▶ WRITTEN PROBLEM: Reproduce each line exactly. Skip none.

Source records

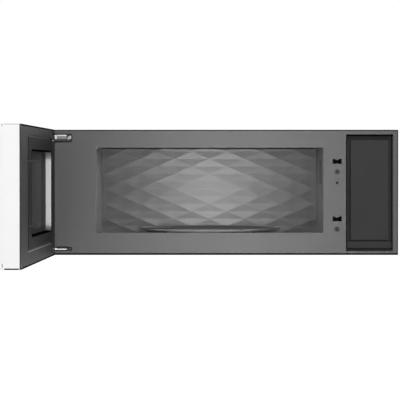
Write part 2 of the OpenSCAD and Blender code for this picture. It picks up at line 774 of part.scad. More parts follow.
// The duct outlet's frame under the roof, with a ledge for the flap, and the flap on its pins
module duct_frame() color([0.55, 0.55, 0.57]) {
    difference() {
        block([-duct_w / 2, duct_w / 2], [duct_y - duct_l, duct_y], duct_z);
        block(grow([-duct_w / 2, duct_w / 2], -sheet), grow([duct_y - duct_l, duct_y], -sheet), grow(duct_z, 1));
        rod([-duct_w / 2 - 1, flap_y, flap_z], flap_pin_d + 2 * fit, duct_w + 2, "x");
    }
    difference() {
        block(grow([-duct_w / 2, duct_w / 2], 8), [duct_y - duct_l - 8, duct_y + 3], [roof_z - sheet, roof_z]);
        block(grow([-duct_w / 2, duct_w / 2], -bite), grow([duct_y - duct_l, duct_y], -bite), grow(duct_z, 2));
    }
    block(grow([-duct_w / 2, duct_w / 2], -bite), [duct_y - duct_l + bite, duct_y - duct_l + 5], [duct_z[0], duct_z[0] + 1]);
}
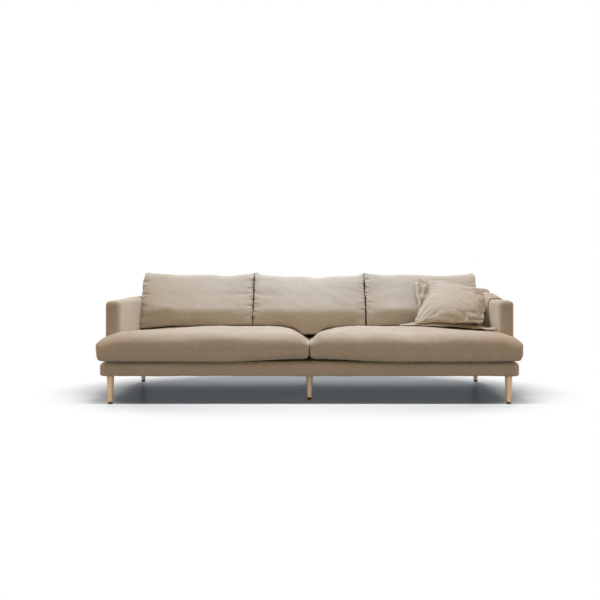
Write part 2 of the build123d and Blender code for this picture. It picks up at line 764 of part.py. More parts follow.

▶ SOLUTION FOR THIS PROBLEM:
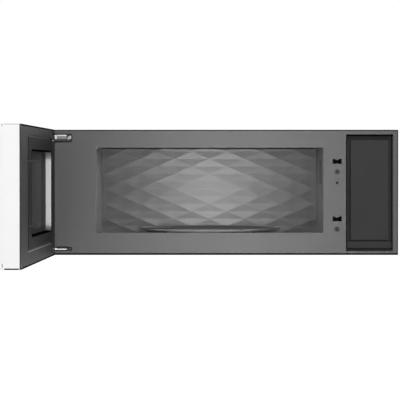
Write part 2 of the OpenSCAD and Blender code for this picture. It picks up at line 774 of part.scad. More parts follow.
// The duct outlet's frame under the roof, with a ledge for the flap, and the flap on its pins
module duct_frame() color([0.55, 0.55, 0.57]) {
    difference() {
        block([-duct_w / 2, duct_w / 2], [duct_y - duct_l, duct_y], duct_z);
        block(grow([-duct_w / 2, duct_w / 2], -sheet), grow([duct_y - duct_l, duct_y], -sheet), grow(duct_z, 1));
        rod([-duct_w / 2 - 1, flap_y, flap_z], flap_pin_d + 2 * fit, duct_w + 2, "x");
    }
    difference() {
        block(grow([-duct_w / 2, duct_w / 2], 8), [duct_y - duct_l - 8, duct_y + 3], [roof_z - sheet, roof_z]);
        block(grow([-duct_w / 2, duct_w / 2], -bite), grow([duct_y - duct_l, duct_y], -bite), grow(duct_z, 2));
    }
    block(grow([-duct_w / 2, duct_w / 2], -bite), [duct_y - duct_l + bite, duct_y - duct_l + 5], [duct_z[0], duct_z[0] + 1]);
}
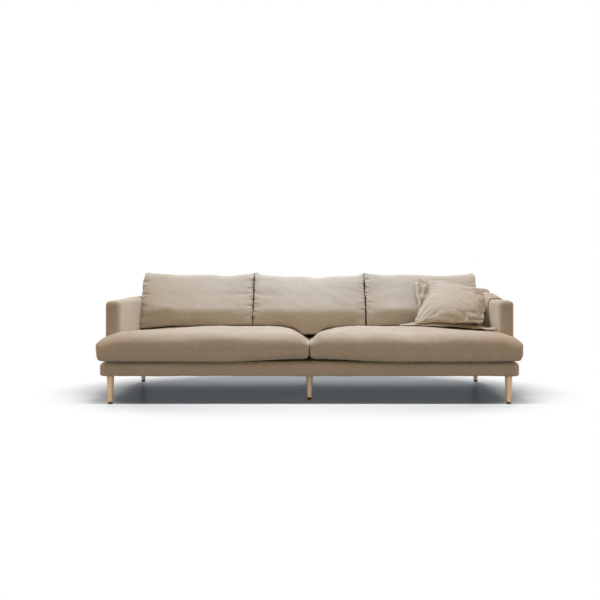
Write part 2 of the build123d and Blender code for this picture. It picks up at line 764 of part.py. More parts follow.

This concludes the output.